*TASK REQUIREMENTS:*
In the records below, find each line containing the word "this" and copy it.

*DATA PROVIDED:*

********************

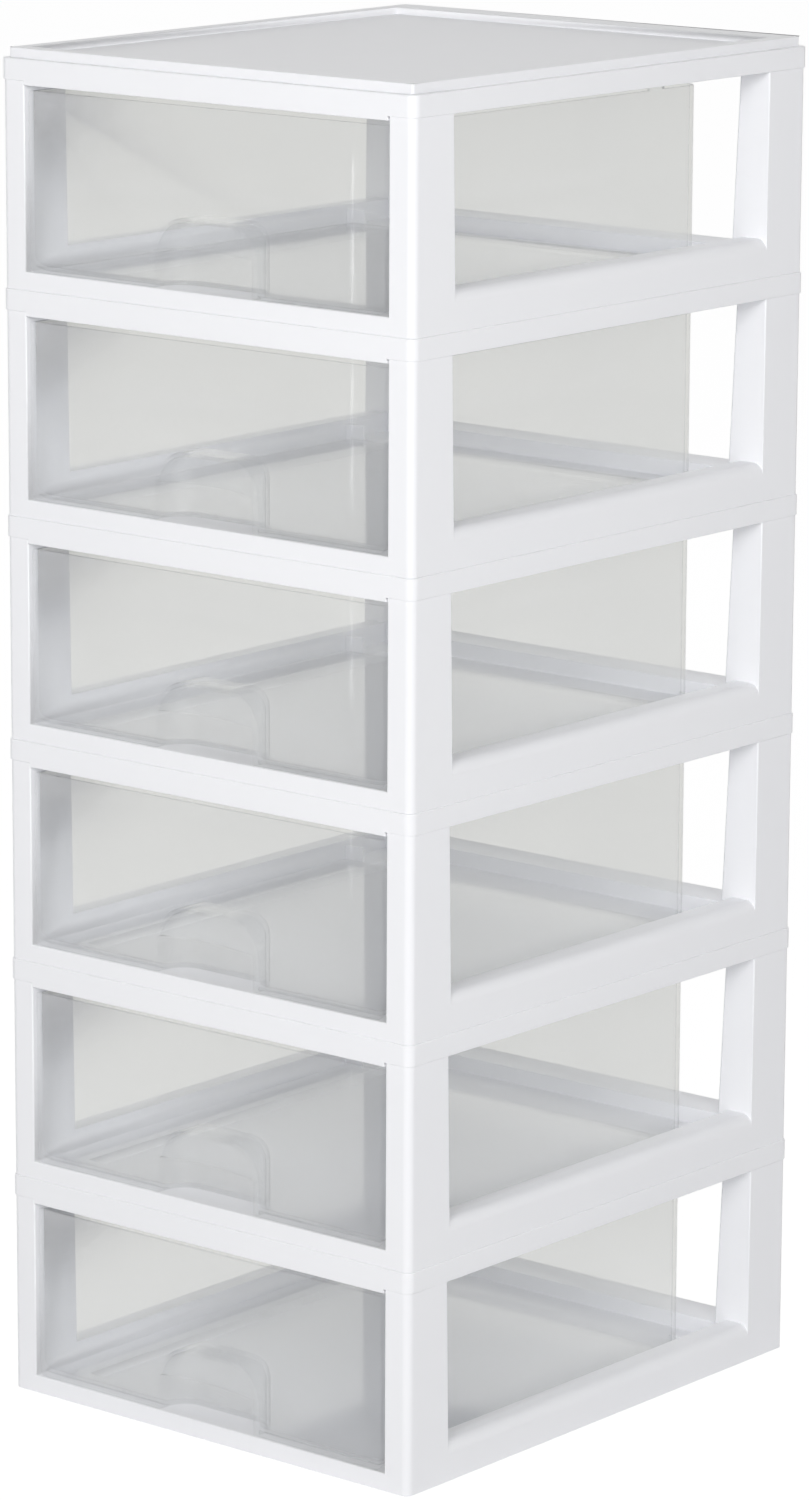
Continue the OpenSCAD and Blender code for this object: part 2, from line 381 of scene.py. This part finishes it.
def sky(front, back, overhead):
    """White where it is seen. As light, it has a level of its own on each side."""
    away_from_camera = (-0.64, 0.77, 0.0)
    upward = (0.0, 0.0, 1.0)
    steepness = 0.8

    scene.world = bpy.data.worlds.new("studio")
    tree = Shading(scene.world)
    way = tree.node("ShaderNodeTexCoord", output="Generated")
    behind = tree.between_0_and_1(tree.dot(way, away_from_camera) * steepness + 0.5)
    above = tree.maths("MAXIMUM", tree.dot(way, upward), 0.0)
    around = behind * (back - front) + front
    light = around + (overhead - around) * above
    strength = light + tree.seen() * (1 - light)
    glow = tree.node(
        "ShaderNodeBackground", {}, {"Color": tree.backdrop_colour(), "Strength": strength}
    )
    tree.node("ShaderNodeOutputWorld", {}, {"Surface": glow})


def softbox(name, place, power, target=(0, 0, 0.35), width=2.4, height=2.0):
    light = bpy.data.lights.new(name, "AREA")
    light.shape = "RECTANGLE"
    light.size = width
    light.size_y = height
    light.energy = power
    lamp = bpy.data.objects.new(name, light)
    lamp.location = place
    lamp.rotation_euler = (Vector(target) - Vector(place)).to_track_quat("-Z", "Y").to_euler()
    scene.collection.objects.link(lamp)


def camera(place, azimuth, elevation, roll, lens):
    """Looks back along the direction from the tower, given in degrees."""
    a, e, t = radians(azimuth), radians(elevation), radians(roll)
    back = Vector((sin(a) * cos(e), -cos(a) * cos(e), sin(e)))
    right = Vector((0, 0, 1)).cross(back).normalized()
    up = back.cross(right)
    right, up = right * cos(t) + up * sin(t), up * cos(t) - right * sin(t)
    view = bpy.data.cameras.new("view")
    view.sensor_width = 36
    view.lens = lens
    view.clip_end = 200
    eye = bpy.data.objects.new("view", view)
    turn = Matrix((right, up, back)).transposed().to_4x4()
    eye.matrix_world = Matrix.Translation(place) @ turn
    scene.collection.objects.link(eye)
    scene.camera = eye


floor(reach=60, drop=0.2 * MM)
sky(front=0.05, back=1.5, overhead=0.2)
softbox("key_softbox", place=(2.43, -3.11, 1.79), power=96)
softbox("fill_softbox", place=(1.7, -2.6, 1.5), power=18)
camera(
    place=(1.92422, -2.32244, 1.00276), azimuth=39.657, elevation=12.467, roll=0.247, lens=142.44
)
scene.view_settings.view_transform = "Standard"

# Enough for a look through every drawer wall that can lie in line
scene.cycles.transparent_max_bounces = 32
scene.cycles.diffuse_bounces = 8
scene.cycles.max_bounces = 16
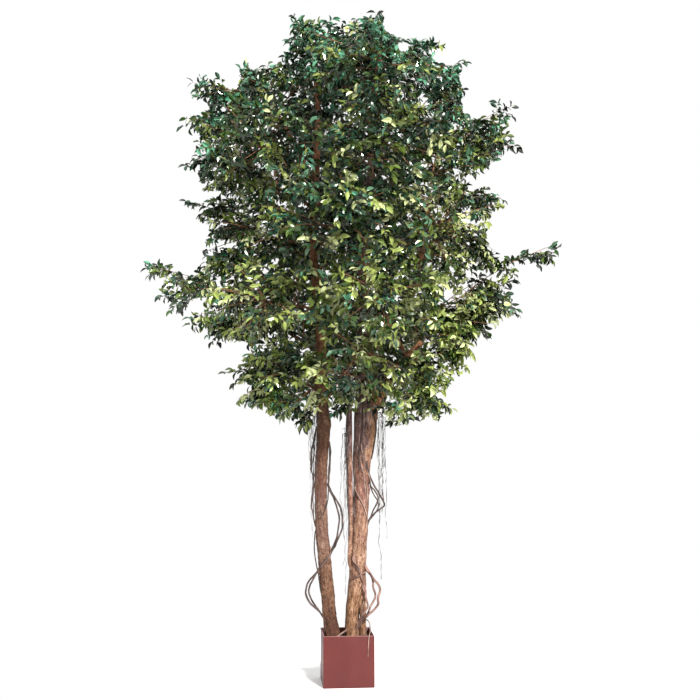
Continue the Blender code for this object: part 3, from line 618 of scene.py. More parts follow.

********************

*ANSWER IN FULL:*
Continue the OpenSCAD and Blender code for this object: part 2, from line 381 of scene.py. This part finishes it.
Continue the Blender code for this object: part 3, from line 618 of scene.py. More parts follow.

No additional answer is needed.